When trying to validate metrics with other monitoring approaches the process usually goes as follows:
- you see a sudden spike in one of your metrics, for example signups are up 200% from yesterday.
- knowing that there is no such thing as a free lunch, and the fact you didn’t kick off any new marketing campaigns recently, you wonder how signups could have increased in this way?
- you ask one of your developers, who is responsible for building your home grown metrics dashboard, to check this out and figure out what was responsible for the change.
- the developer is pretty busy and comes back a day or two later, after checking the code and one or two databases, explaining that you’ve been spammed and that the increase in signups was a result of some spammer signing up for a bunch of accounts
- you knew there was no such thing as a free lunch but it’s two days later and you feel a little frustrated having to wait so long for an answer
If you’ve created your dashboard from your logs the process looks more like this:
- you see a sudden spike in one of your metrics, for example signups are up 200% from yesterday
- knowing that there is no such thing as a free lunch, and the fact you didn’t kick off any new marketing campaigns recently, you click on the spike to drill down into the log data (i.e. the evidence) and look at the list of people who signed up today – and you immediately see the same email address pattern over and over again and you see that someone has been spamming you – QED
- No Search required: Our new dashboard is available out of the box and requires no setup or requirement to run complex search queries on your data.

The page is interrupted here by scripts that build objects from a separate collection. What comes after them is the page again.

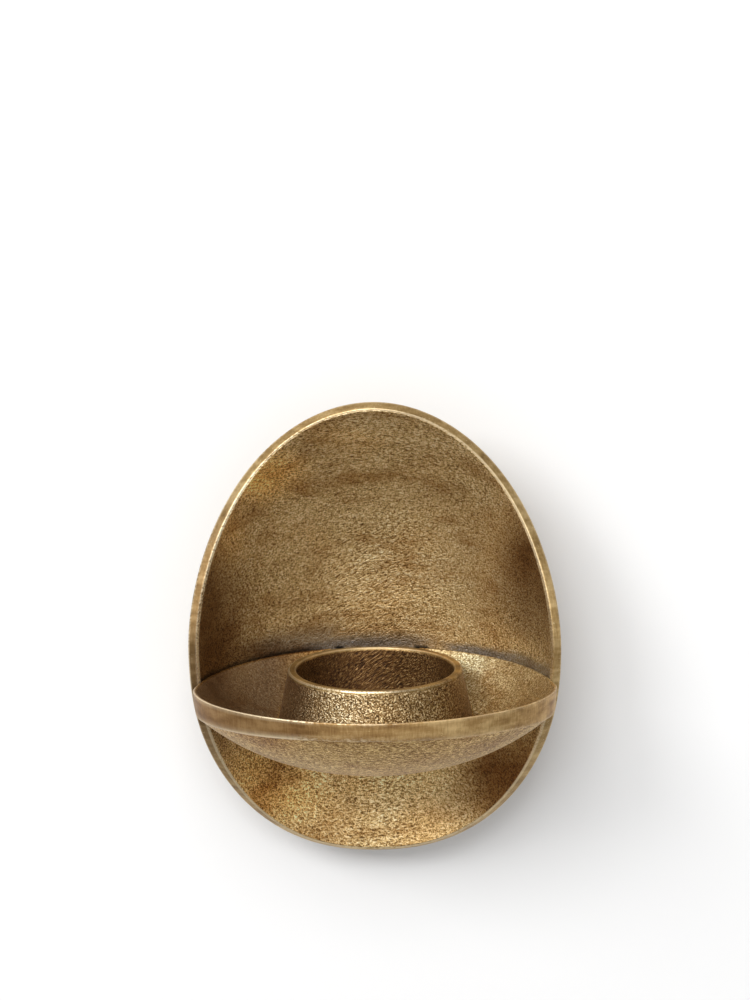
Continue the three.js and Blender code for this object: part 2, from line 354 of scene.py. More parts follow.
def castBrass(name, look):
    # One recipe for the castings: a sand-cast skin with patina and stains, ground satin faces, edges worn
    # bright, and the tint of the torch along the brazed joint; the marks also paint highlights and shade
    # into the colour.
    material, tree = newMaterial(name)
    where = ownPlace(tree)
    mark = {
        key: addNode(tree, "Attribute", attribute_name=key).outputs["Fac"]
        for key in markNames
    }
    grain = strokesOf(tree, where, 0, look["levelLength"], look["grainScale"])
    for key in ("rising", "falling"):
        strokes = strokesOf(tree, where, look[key + "Tilt"], look[key + "Length"], look[key + "Scale"])
        grain = between(tree, mark[key], grain, strokes)
    speck = noiseOf(tree, where, look["grainScale"] * look["speckFiner"], 1.5)
    lumps = noiseOf(tree, where, look["lumpScale"])
    cloud = noiseOf(tree, where, look["cloudScale"], 3.0, 0.55)
    drift = noiseOf(tree, where, look["cloudScale"] * look["driftWider"], 2.0, 0.5, 0.4)
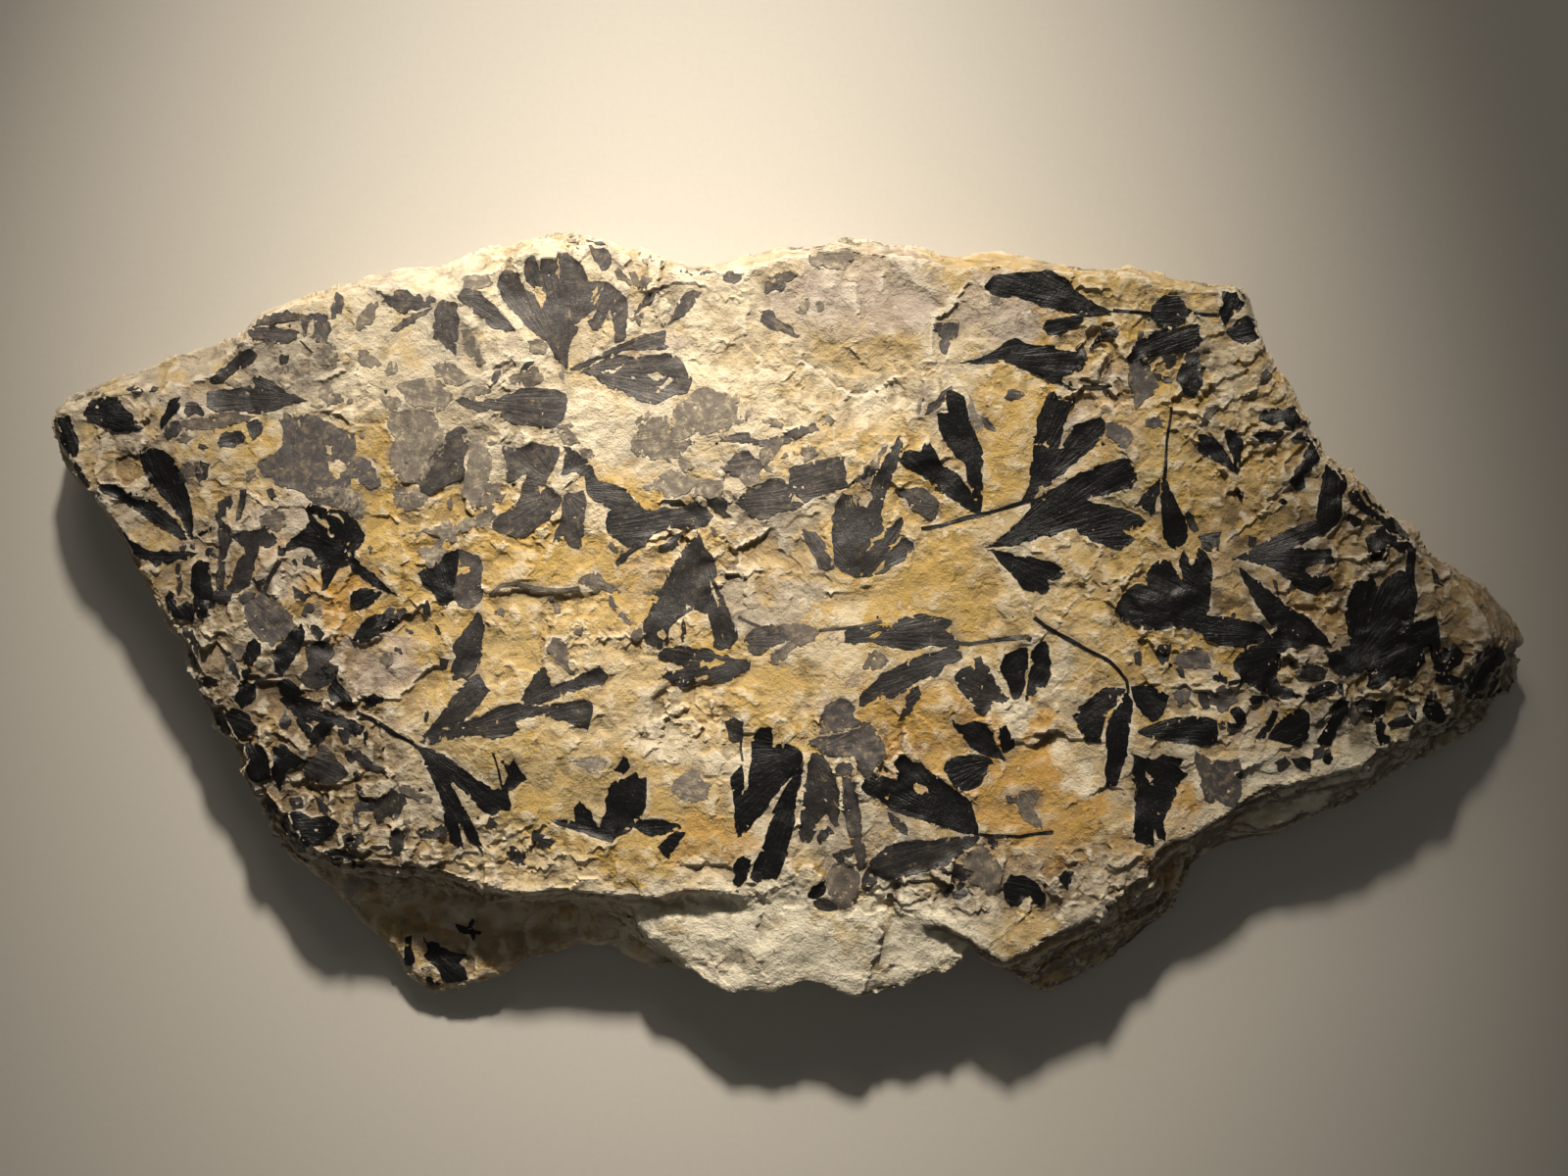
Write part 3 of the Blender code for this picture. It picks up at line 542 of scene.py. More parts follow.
     ("395,812 404,806 413,812 410,826 404,838 398,830", "398,850 406,846 414,852 412,866 404,872 398,862",
      "546,848 556,852 566,858 560,866 548,862 542,856", "442,846 452,842 458,850 450,858 442,856"), (), ()),
    ("upper_faded_patches", "ghost", None,
     ("642,458 655,434 680,424 684,450 702,455 692,468 668,470 650,464",
      "388,404 400,403 409,410 406,421 394,418",
      "311,506 324,499 337,496 352,492 366,505 372,522 364,526 350,519 336,509",
      "990,402 996,418 1002,430 1001,442 994,440 988,420", "1008,300 1018,302 1024,308 1014,313",
      "934,420 938,408 942,403 941,412 937,424", "838,424 846,422 851,428 848,434 840,434",
      "813,319 817,308 824,304 826,310 820,322", "832,308 838,306 840,316 834,318",
      "472,442 490,446 501,468 497,498 485,522 471,502 478,470", "425,563 440,558 457,562 450,575 436,579",
      "470,400 486,394 500,398 492,404 476,406"), (), ()),
    ("upper_grey_patches", "faded", None,
     ("472,336 484,340 487,354 494,364 497,372 486,373 478,362 472,350",
      "513,387 530,380 546,376 558,382 548,390 530,393", "214,422 240,421 259,424 247,431 227,435 216,431",
      "876,491 884,478 893,467 901,457 906,452 901,466 892,481 884,495",
      "402,508 420,503 436,507 430,517 412,520 404,516"), (), ()),
)

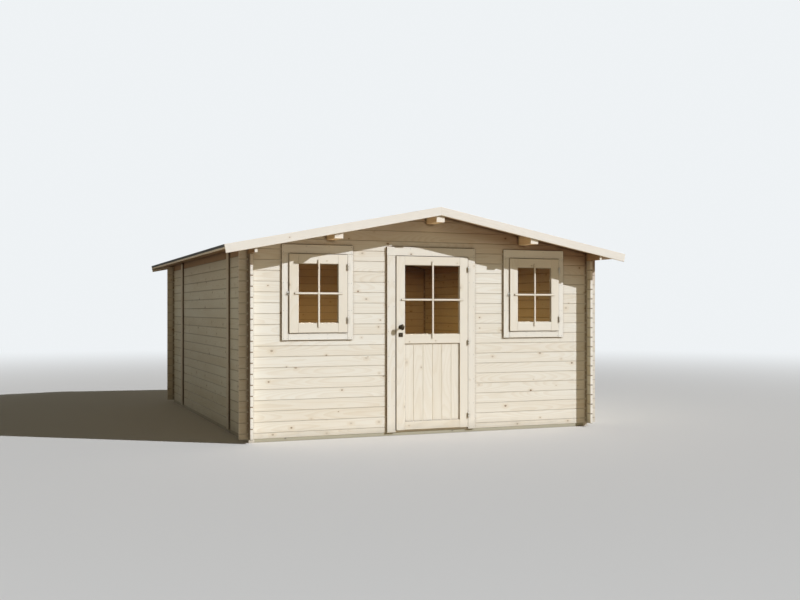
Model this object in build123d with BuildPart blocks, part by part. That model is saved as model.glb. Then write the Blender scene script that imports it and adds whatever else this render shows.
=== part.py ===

It gives you an immediate view on important trending events and data volumes from your different systems.
- Track event volume and identify trends in important events: The dashboards show volume of data from your different components, the distribution of these events over time, as well as how important events you have tagged are trending across your systems.
- Drill down to view the evidence: The dashboards are completely clickable – so you can drill down into your logs to validate any spikes or trends in your data. Spikes and trends can be easily identified such that you can easily dig into these to better understand their root cause.
- Share insights across your team(s): Because they have been designed to be easy-to-use and do not require complex search queries to build, the dashboards can be used to easily share insights related to your systems across different teams in your organization such as development, test, support, devops, product…and more. As I said above this is really only limited by what data you capture in your logs.